No Dispute About the Practice: "The wearing of fabric head coverings in worship was universally the practice of Christian women until the twentieth century." Even debates focused on details (like whether virgins should cover), not whether the practice itself was required.
Significance: Those closest to Paul's time, culture, and language universally understood his instructions as permanent, universal commands for literal head coverings. This severely undermines claims that the passage was merely cultural accommodation.
Addressing Counterarguments
Critique 1: Paul's argumentation appears mixed
Objection: Paul appeals to both universal principles and seemingly local customs ("judge for yourselves"), and verse 16 may make the whole discussion negotiable.
Response: While Paul does use varied appeals, the weight of evidence favors universal application. His primary arguments ground the instructions in creation order, natural law, and cosmic hierarchy - permanent realities. The phrase "judge for yourselves" (v.13) appears rhetorical, expecting obvious agreement rather than opening cultural negotiation. Regarding verse 16, "we have no such practice" most naturally refers to the practice of being contentious about clear apostolic instruction, not the practice of head coverings itself - especially since Paul just spent 15 verses establishing the requirement.
Critique 2: Historical Christian practice has varied significantly
Objection: If this were clearly universal, we'd expect consistent practice throughout church history among Scripture-serious churches.
Response: Historical inconsistency in practice doesn't negate textual clarity. Many clear biblical commands (economic justice, church discipline, sexual ethics) have been inconsistently followed throughout history due to cultural pressure, convenience, or interpretive innovation. The Reformation principle of sola scriptura calls us back to text over tradition. The question isn't "What have churches done?" but "What does the apostolic text require?"
Critique 3: Hermeneutical consistency problems
Objection: The same principles making head coverings universal would apply to holy kiss (Rom 16:16), women's silence (1 Cor 14), etc. Most Christians apply cultural analysis selectively.
Response: Upon closer examination, this critique dissolves under scrutiny. The objection that Paul's appeal to "nature" about hair length appears culturally informed is based on a false assumption. While specific hair length practices do vary across cultures, Paul is appealing to the universal principle of gender distinction that manifests across virtually all human societies. "Nature" refers to the natural tendency for societies to develop visual markers of sexual dimorphism, with hair being one obvious manifestation. Gender-based hair length distinctions are not culturally arbitrary but reflect universal patterns.
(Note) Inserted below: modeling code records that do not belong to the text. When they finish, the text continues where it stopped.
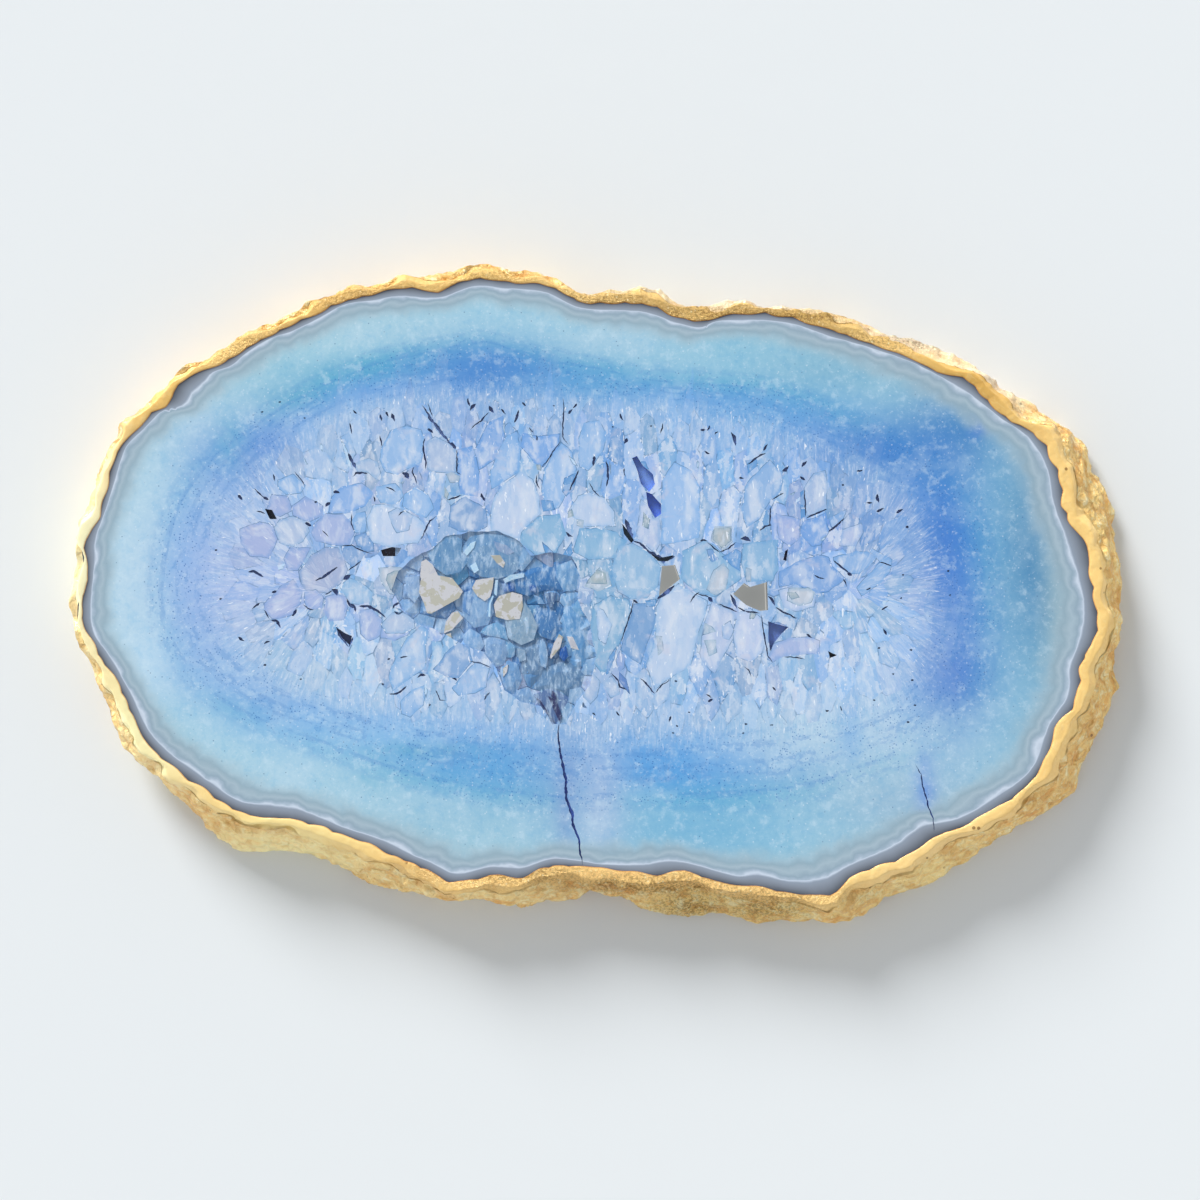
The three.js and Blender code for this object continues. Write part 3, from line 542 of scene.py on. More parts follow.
class Bands:
    """Where each nested curve lies in every direction, and what that says of a point."""

    def __init__(self, cut):
        loops = [smooth_loop(place(line)) for line in (WHITE_LINE, TEAL_LINE, CRYSTAL_START)]
        radii = [cut] + [reach(loop, ANGLES) for loop in loops]
        radii[1] = np.minimum(radii[1], cut - LINE_MARGIN)
        self.radii = np.array(radii + [radii[3] * CORE_SHARE])

    def at(self, points):
        """The band of each point: 0 at the cut edge and then one more from each curve to the next."""
        angle, radius = polar(points)
        knots = [around(angle, ANGLES, row) for row in self.radii]
        band = np.zeros(len(points))
        for outer, inner in zip(knots, knots[1:]):
            band += np.clip((outer - radius) / (outer - inner), 0, 1)
        outside = (knots[0] - radius) / (knots[0] - knots[1])
        return np.where(radius > knots[0], outside, band)

    def ring(self, level):
        """A ring of points along one band."""
        lower = int(level)
        radius = self.radii[lower] + (self.radii[lower + 1] - self.radii[lower]) * (level - lower)
        return ring_points(ANGLES, radius)[EVERY_SECOND]


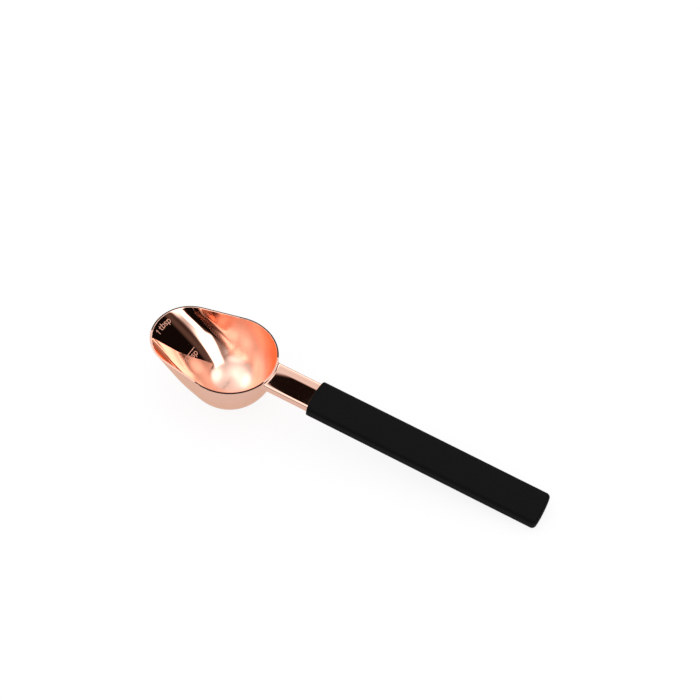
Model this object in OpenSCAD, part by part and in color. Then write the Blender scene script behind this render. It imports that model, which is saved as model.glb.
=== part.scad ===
// A coffee scoop: a drawn sheet-metal bowl with a pouring ramp, a solid bar brazed
// to its back, and a soft sleeve pulled over the bar. It lies as it comes to rest,
// on the bottom of the bowl and the underside of the grip's end.

/* [Bowl] */
// Length of the rim from the pouring tip to the back
bowl_l = 47.5; // [42:0.1:60]
// Radius of the rim's round back
back_r = 17.2; // [14:0.1:20]
// Radius of the rim's pouring tip
tip_r = 14.1; // [10:0.1:16]
// Depth outside, from the rim to the bottom
bowl_h = 21.7; // [16:0.1:28]
// Fullness of the profile, where 2 is an ellipse and more is squarer
fullness = 2.2; // [1.9:0.05:2.8]
// Swell of the ramp's sides on the way down, as a share of the widest that fits
ramp_swell = 0.74; // [0:0.02:0.86]
// Thickness of the sheet
sheet = 0.65; // [0.4:0.05:1]

/* [Bar] */
// Width of the bar
bar_w = 11.6; // [8:0.1:18]
// Thickness of the bar in the middle
bar_t = 3.7; // [2.8:0.1:6]
// Fall of the crowned top from the middle to the long edges
crown = 0.5; // [0.2:0.05:0.8]
// Radius along the bar's long edges
edge_r = 0.9; // [0.5:0.05:1.2]
// Bare length between the bowl and the grip
neck_l = 16.2; // [8:0.1:40]
// Drop from the rim to the bar's top where they meet
neck_drop = 0.2; // [0.1:0.05:2]
// Slope of the handle down from the plane of the rim, in degrees
slope = 5.1; // [0:0.1:12]
// Radius of the braze fillet round the bar at the bowl
fillet_r = 0.7; // [0.2:0.05:1.2]

/* [Grip] */
// Length of the grip
grip_l = 88.4; // [60:0.1:120]
// Wall of the sleeve round the bar
grip_wall = 1.1; // [0.7:0.05:2]
// Solid end of the sleeve beyond the bar
end_wall = 2.4; // [1.8:0.1:5]
// Rounding of the closed end
end_r = 1.4; // [0.8:0.05:1.6]
// Rounding of the sleeve's mouth
mouth_r = 0.6; // [0.2:0.05:0.65]
// Bulge of the sleeve's two end faces
bulge = 0.5; // [0:0.05:1.5]

/* [Finish] */
// Points round the rim
rim_points = 72; // [48:8:96]
// Rings down the bowl
bowl_rings = 20; // [14:1:26]
// Steps round each rounded edge
edge_steps = 5; // [3:1:8]
// Steps across half of the crowned top
crown_steps = 6; // [3:1:10]

/* [Hidden] */
copper = [0.85, 0.53, 0.40];
soft_black = [0.08, 0.08, 0.08];

// The bowl is laid out from the plane of its rim, with the pouring tip at x = 0
back_x = bowl_l - back_r;
rim_mid = bowl_l / 2;
// The ramp is straight from the tip to where that line touches the round body
ramp_r = pow(pow(back_r, fullness) / back_x, 1 / (fullness - 1));
ramp_z = bowl_h * pow(1 - pow(ramp_r / back_r, fullness), 1 / fullness);
// Power of the depth with which the ramp's sides swell before they close in
swell_power = 1.5;
// Step in degrees for slopes of the surface
nudge = 0.02;

// Radius of the round body at a depth
function body_r(z) = back_r * pow(max(0, 1 - pow(z / bowl_h, fullness)), 1 / fullness);

// Distance along a ray to a circle whose centre lies dx ahead on the x axis
function ray_to_circle(turn, dx, r) =
    dx * cos(turn) + sqrt(max(0, r * r - pow(dx * sin(turn), 2)));

// Distance from x = ox to the outline of one level, towards a turn of 0 to 180 degrees.
// The outline is the tip's circle and the body's circle with the lines that touch both.
function level_reach(turn, ox, tip_x, tip_rad, body_rad) =
    let (
        gap = back_x - tip_x,
        lean = gap > 0.001 ? asin(min(1, (body_rad - tip_rad) / gap)) : 90,
        side = [-sin(lean), cos(lean)],
        tip_turn = atan2(tip_rad * side[1], tip_x + tip_rad * side[0] - ox),
        body_turn = atan2(body_rad * side[1], back_x + body_rad * side[0] - ox)
    )
    turn < body_turn ? ray_to_circle(turn, back_x - ox, body_rad)
    : turn > tip_turn ? ray_to_circle(turn, tip_x - ox, tip_rad)
    : ((back_x - ox) * side[0] + body_rad) / (side * [cos(turn), sin(turn)]);

// Point of the bowl's outside: fall is 0 at the rim and 90 at the bottom
function outside(fall, turn) =
    let (
        z = bowl_h * pow(sin(fall), 2 / fullness),
        f = min(1, z / ramp_z),
        swell = ramp_swell * (back_x - tip_r) * pow(f, swell_power) * (1 - f),
        tip_rad = tip_r + f * (ramp_r - tip_r) + swell,
        tip_x = f * (back_x - ramp_r) + tip_rad,
        ox = rim_mid + f * (back_x - rim_mid),
        r = level_reach(acos(cos(turn)), ox, tip_x, tip_rad, body_r(z))
    )
    [ox + r * cos(turn), r * sin(turn), -z];

function unit(v) = v / norm(v);
// Outward direction, square to the outside
function outward(fall, turn) =
    unit(cross(
        outside(fall + nudge, turn) - outside(max(0, fall - nudge), turn),
        outside(fall, turn + nudge) - outside(fall, turn - nudge)
    ));
// The inside lies one sheet in from the outside, and the rim is cut level
function inside(fall, turn) = outside(fall, turn) - sheet * outward(fall, turn);
function rim_inside(turn) =
    let (n = outward(0, turn), level = [n[0], n[1], 0])
    outside(0, turn) - sheet * level / (level * level);

rim_turns = [for (i = [0:rim_points - 1]) 360 * i / rim_points];
ring_falls = [for (j = [1:bowl_rings - 1]) 90 * j / bowl_rings];
outside_rings = [for (fall = concat([0], ring_falls)) [for (turn = rim_turns) outside(fall, turn)]];
inside_rings = concat(
    [[for (turn = rim_turns) rim_inside(turn)]],
    [for (fall = ring_falls) [for (turn = rim_turns) inside(fall, turn)]]
);

// The bar's section, with y across and z up from the middle of its top: a crown arc,
// rounded long edges and a flat underside. It grows outwards evenly by a given amount.
crown_r = (pow(bar_w / 2, 2) + crown * crown) / (2 * crown);
edge_y = bar_w / 2 - edge_r;
top_edge_z = sqrt(pow(crown_r - edge_r, 2) - edge_y * edge_y) - crown_r;
crown_turn = asin(edge_y / (crown_r - edge_r));
function arc(y, z, r, from, to, steps) =
    [for (i = [0:steps]) let (a = from + (to - from) * i / steps) [y + r * cos(a), z + r * sin(a)]];
function half_section(grow) = concat(
    arc(edge_y, edge_r - bar_t, edge_r + grow, -90, 0, edge_steps),
    arc(edge_y, top_edge_z, edge_r + grow, 0, 90 - crown_turn, edge_steps),
    [for (i = [1:crown_steps]) let (a = crown_turn * (1 - i / crown_steps))
        (crown_r + grow) * [sin(a), cos(a)] - [0, crown_r]]
);
function bar_section(grow) =
    let (half = half_section(grow), last = len(half) - 1)
    concat(half, [for (i = [last - 1:-1:0]) [-half[i][0], half[i][1]]]);

// A ring of the bar, square to it
function bar_ring(x, grow) = [for (p = bar_section(grow)) [x, p[0], p[1]]];
// A ring that follows the bowl's round wall at a distance from it
function root_ring(gap, grow) =
    [for (p = bar_section(grow)) [gap + sqrt(back_r * back_r - p[0] * p[0]) - back_r, p[0], p[1]]];
// A ring at an end of the sleeve, whose middle stands out towards side
grip_half = bar_w / 2 + grip_wall;
function bulged_ring(x, side, ring) =
    [for (p = ring) [x + side * bulge * (1 - pow(p[1] / grip_half, 2)), p[1], p[2]]];
function shrunk(ring, share) =
    [for (p = ring) [p[0], share * p[1], share * p[2] - (1 - share) * bar_t / 2]];

// How far the bar runs in behind the wall's outer face before it is cut to it, which is
// more than the wall falls back by the bar's underside
root_margin = 1;
root_depth = back_r - body_r(neck_drop + bar_t + 2 * fillet_r) + root_margin;
bar_end = neck_l + grip_l - end_wall;
bar_rings = concat(
    [root_ring(-root_depth, fillet_r)],
    [for (i = [0:edge_steps]) let (a = 90 * i / edge_steps)
        root_ring(fillet_r * (1 - cos(a)), fillet_r * (1 - sin(a)))],
    [bar_ring(bar_end, 0)]
);

// Least radius left round the sleeve's end face where its rounding ends
face_margin = 0.1;
// Steps from the end face's edge to its middle
face_steps = 3;
// Rings of the sleeve, from the end of the bar out to the mouth, round its edge and
// along the outside to the closed end
mouth = neck_l + bulge;
grip_end = neck_l + grip_l - bulge;
end_round = min(end_r, grip_wall + edge_r - face_margin);
end_face = bar_ring(0, grip_wall - end_round);
sleeve_rings = concat(
    [bar_ring(bar_end, 0), bulged_ring(mouth, -1, bar_ring(0, 0))],
    [for (i = [0:edge_steps]) let (a = 90 * i / edge_steps)
        bulged_ring(mouth + mouth_r * (1 - cos(a)), -1,
            bar_ring(0, grip_wall - mouth_r * (1 - sin(a))))],
    [for (i = [edge_steps:-1:0]) let (a = 90 * i / edge_steps)
        bulged_ring(grip_end - end_round * (1 - cos(a)), 1,
            bar_ring(0, grip_wall - end_round * (1 - sin(a))))],
    [for (i = [face_steps - 1:-1:1]) bulged_ring(grip_end, 1, shrunk(end_face, i / face_steps))]
);

// A closed skin over rings with as many points each, with a point at either end
module skin(first, rings, last) {
    n = len(rings[0]);
    m = len(rings);
    points = concat([first], [for (ring = rings) each ring], [last]);
    faces = concat(
        [for (i = [0:n - 1]) [0, 1 + i, 1 + (i + 1) % n]],
        [for (j = [0:m - 2], i = [0:n - 1]) let (a = 1 + j * n, b = a + n, k = (i + 1) % n)
            each [[a + i, b + i, b + k], [a + i, b + k, a + k]]],
        [for (i = [0:n - 1]) let (a = 1 + (m - 1) * n) [a + i, m * n + 1, a + (i + 1) % n]]
    );
    polyhedron(points, faces, convexity = 6);
}

function reversed(list) = [for (i = [len(list) - 1:-1:0]) list[i]];

module bowl_shell() {
    skin([back_x, 0, -bowl_h], concat(reversed(outside_rings), inside_rings), [back_x, 0, sheet - bowl_h]);
}

module bowl_core() {
    skin([back_x, 0, -bowl_h], reversed(outside_rings), [rim_mid, 0, 0]);
}

// The handle starts at the back of the rim and slopes down from there
module on_handle() {
    translate([bowl_l, 0, -neck_drop]) rotate([0, slope, 0]) children();
}
function from_handle(p) = [
    bowl_l + p[0] * cos(slope) + p[2] * sin(slope),
    p[1],
    -neck_drop - p[0] * sin(slope) + p[2] * cos(slope)
];

// Rest: the whole scoop tips towards the grip until the round bottom of the bowl and
// the rounded heel of the grip stand on one level
heel = from_handle([neck_l + grip_l - end_round, 0, end_round - bar_t - grip_wall]);
dual = fullness / (fullness - 1);
function bowl_low(tip) =
    -back_x * sin(tip) - pow(pow(back_r * sin(tip), dual) + pow(bowl_h * cos(tip), dual), 1 / dual);
function heel_low(tip) = heel[2] * cos(tip) - heel[0] * sin(tip) - end_round;
function settle(tip, steps) = steps == 0 ? tip
    : settle(max(0, tip + (heel_low(tip) - bowl_low(tip)) / (heel[0] - back_x) * 180 / PI), steps - 1);
rest_tip = settle(0, 12);
function at_rest(p) = [
    p[0] * cos(rest_tip) + p[2] * sin(rest_tip),
    p[1],
    p[2] * cos(rest_tip) - p[0] * sin(rest_tip)
];

// The origin lies under the middle of the scoop's length
bowl_at_rest = [for (ring = outside_rings, p = ring) at_rest(p)];
grip_at_rest = [for (ring = sleeve_rings, p = ring) at_rest(from_handle(p))];
low_z = min([for (p = concat(bowl_at_rest, grip_at_rest)) p[2]]);
tip_end = min([for (p = bowl_at_rest) p[0]]);
grip_tail = max([for (p = grip_at_rest) p[0]]);
module resting() {
    translate([-(tip_end + grip_tail) / 2, 0, -low_z]) rotate([0, rest_tip, 0]) children();
}

module scoop_bowl() {
    color(copper) resting() bowl_shell();
}

module handle_bar() {
    color(copper) resting() difference() {
        on_handle() skin([-root_depth - root_margin, 0, -bar_t / 2], bar_rings, [bar_end, 0, -bar_t / 2]);
        bowl_core();
        translate([0, -bar_w, 0]) cube([bowl_l + bar_w, 2 * bar_w, bar_w]);
    }
}

module grip_sleeve() {
    end_tip = [grip_end + bulge, 0, -bar_t / 2];
    color(soft_black) resting() on_handle() skin([bar_end, 0, -bar_t / 2], sleeve_rings, end_tip);
}

scoop_bowl();
handle_bar();
grip_sleeve();
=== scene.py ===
"""A measuring scoop for coffee, lying on a white table.

A deep-drawn bowl with a pouring ramp and a flat bar behind it, both plated in mirror-
polished copper, with a soft black sleeve pulled over the bar. Lengths are in millimetres
until a mesh is made from them. Angles are in degrees in the lists of the rim's painted dark
reflection and of the studio, and in radians elsewhere.
"""

import math

import bpy
import numpy as np
from mathutils import Matrix, Vector


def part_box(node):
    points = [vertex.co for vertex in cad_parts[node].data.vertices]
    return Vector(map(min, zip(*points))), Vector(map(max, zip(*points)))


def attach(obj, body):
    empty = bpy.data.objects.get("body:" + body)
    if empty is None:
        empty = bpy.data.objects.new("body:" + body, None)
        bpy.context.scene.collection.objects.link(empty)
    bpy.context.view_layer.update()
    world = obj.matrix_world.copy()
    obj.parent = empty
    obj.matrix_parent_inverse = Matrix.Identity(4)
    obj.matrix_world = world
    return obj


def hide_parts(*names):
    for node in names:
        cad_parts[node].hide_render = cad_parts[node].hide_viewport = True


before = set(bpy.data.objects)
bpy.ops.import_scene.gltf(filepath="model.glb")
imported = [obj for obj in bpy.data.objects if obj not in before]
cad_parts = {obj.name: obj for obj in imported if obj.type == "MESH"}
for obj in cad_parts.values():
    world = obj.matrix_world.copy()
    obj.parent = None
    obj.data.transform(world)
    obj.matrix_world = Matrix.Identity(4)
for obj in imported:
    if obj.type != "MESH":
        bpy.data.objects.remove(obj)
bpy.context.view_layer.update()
MM = 0.001

# The bowl: the rim's outline, the depth, and how full the round body is
BOWL_L = 47.5
BACK_R = 17.2
TIP_R = 14.1
BOWL_H = 21.7
FULLNESS = 2.2
RAMP_SWELL = 0.74
SWELL_POWER = 1.5
SHEET = 0.65
RIM_ROUND = 0.14

# The rim's painted dark reflection: arcs of its cut edge get a dark copper that stands in for the
# dark studio the flat edge mirrors. From and to in degrees round the rim, from +X towards +Y,
# then the first and last row of faces across it. One row ends at this share of the flat, from
# outside.
PAINTED_DARK_SHARE = 0.75
PAINTED_DARK_RIM_ARCS = [
    (17, 85, 2, 8),
    (85, 190, 4, 6),
    (276, 284, 5, 9),
    (284, 292, 3, 12),
    (292, 347, 0, 14),
]

# The bar behind it
BAR_W = 11.6
BAR_T = 3.7
CROWN = 0.5
EDGE_R = 0.9
NECK_L = 16.2
NECK_DROP = 0.2
SLOPE = math.radians(5.1)
FILLET_R = 0.7

# The sleeve; its end is trimmed a little to stay inside the solid's
GRIP_L = 88.4
GRIP_WALL = 1.1
END_WALL = 2.4
END_R = 1.4
MOUTH_R = 0.6
BULGE = 0.5
END_TRIM = 0.02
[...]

This means Paul's argumentation is actually internally consistent - all his appeals are to universal realities:
The premise that Paul combines "universal principles" with "culturally informed applications" within the same argument structure proves false. His entire argument is grounded in permanent realities, eliminating the supposed hermeneutical inconsistency.
The early church fathers' testimony confirms this interpretation. They understood Paul's instructions as universal commands precisely because they recognized his appeals to permanent theological and natural realities rather than temporary cultural accommodations.